How you ask? Well it is quite simple. You can create a parallel channel with this line, then you can pull up/down the other side of the channel to align the "dotted line middle" with key tops and bottoms of the major rallies. The top of the channel will then give you a very accurate guess at where the next rally will make a peak/top. It also works for corrections. The crash bottom in March 2009 is just an inverted version.
What I have done in this chart is starting from this "Master Trend Line" created several channels (using different colors) that align the dotted middle line to key points (color coded crosshair icons). The line up perfectly. In the most basic case you just keep moving the upper channel up in price to hit key lows and highs. That is it, nothing more complex than that.

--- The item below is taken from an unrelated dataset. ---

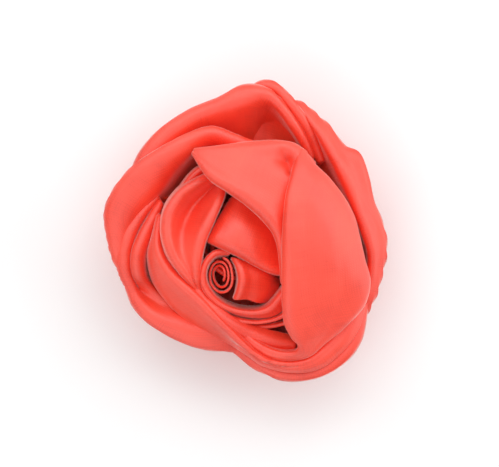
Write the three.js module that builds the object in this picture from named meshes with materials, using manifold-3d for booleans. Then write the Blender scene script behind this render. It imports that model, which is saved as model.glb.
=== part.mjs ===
// Flower hair clip: a rose of folded satin, sewn to a felt disc that is strapped to a sprung alligator clip.
// Millimetres, +Z up. The rose faces +Z. The clip lies along X below it, and its jaw opens downwards.
import * as THREE from 'three';
import { mergeVertices } from 'three/addons/utils/BufferGeometryUtils.js';
import Module from 'manifold-3d';

const wasm = await Module();
wasm.setup();

// Rose. Petal points are given above the felt, with x to the right and y up as the rose is looked at.
const GAP = 0.3; // air between pieces that lie together
const GRID = 0.004; // corners are rounded to this, so that ones that nearly meet do meet
const NOTCH = 0.15; // cut away where a petal would only touch itself
const UP = new THREE.Vector3(0, 0, 1);
const SPECK = 0.02; // edges shorter than this are closed up
const FELT_TOP = 10.5; // where the petals are sewn down
const ROOT_RADIUS = 12.5; // the outer petals are gathered in to this circle
const ROOT_HEIGHT = 1.2;
const BELLY = { share: 0.8, height: 4.4 }; // under each outer petal, between its root and its rim
const EDGE_RISE = 0.55; // how far a rim is rolled up towards the first rail inside it
const OUTER_FOLD = 1.2; // two layers of satin with the air inside a soft fold
const FOLD = 1.0;
const INNER_FOLD = 0.9;
const ROLL = 0.75; // one tight turn under the bud
const CORE = { thick: 0.55, base: 5.5, flare: 2.6 };
const EDGE_SHARE = 0.4; // of the thickness, left at a folded edge
const ALONG = 15; // columns of facets along a petal
const ACROSS = 4; // rows of facets between its two folded edges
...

Note the March 2020 low lines up very well with the middle line that established the July 2019 peak.
Note that on Friday the S&P touched one of these lines. The channel middle is Feb 9, 2018. The low after the large correction from the super strong 2017 rally.
The next most obvious level is the clear set of price patterns around the 2800 level. Setting the middle there moves the channel (orange) up to around 4100-4200.
The next peak to align could be Jan 2018 or I think more likely the Sept 2018 peak as it clearly define a pattern through 2019-2020 (red). That would be around 4500-4600.
We could align to the pink line that defined the July 2019 peak (dark red). That would be around 4700-4800.
That is not all. I have also laid out the Elliott Waves starting at Aug 12, 1982 and used the dot com as Wave 1. The trick here is trying to figure out if March 2020 was the end of Wave 4, which looks like it was to me. Now the question is how much power will Wave 5. Note that since the March low the S&P has already eclipsed the price change of wave 1 ($1448). From a percentage size they are not close but I don't think that matters with waves, just price.
One technique I use to estimate Wave 5 if we know wave 3 is this. Assume standard wave 1, 3, 5 with fib levels of 1.0, 1.618, 2.0. In this case we have an guess of wave 3 at an actual fib level of 2.236. I calculate a thing I call the Bull Ratio as 2.236/1.618 = 1.382. Now multiply the nominal 2.0 fib by this ratio. 2.0*1.382 = 2.764. The closest fib to the level is 2.786 @ $4143. That fib level intersects the orange trend line around May.
One last thing. Here are my rising wedge pattern and trend lines.
Well, that is what I have put together on my Saturday afternoon. Hope it is helpful.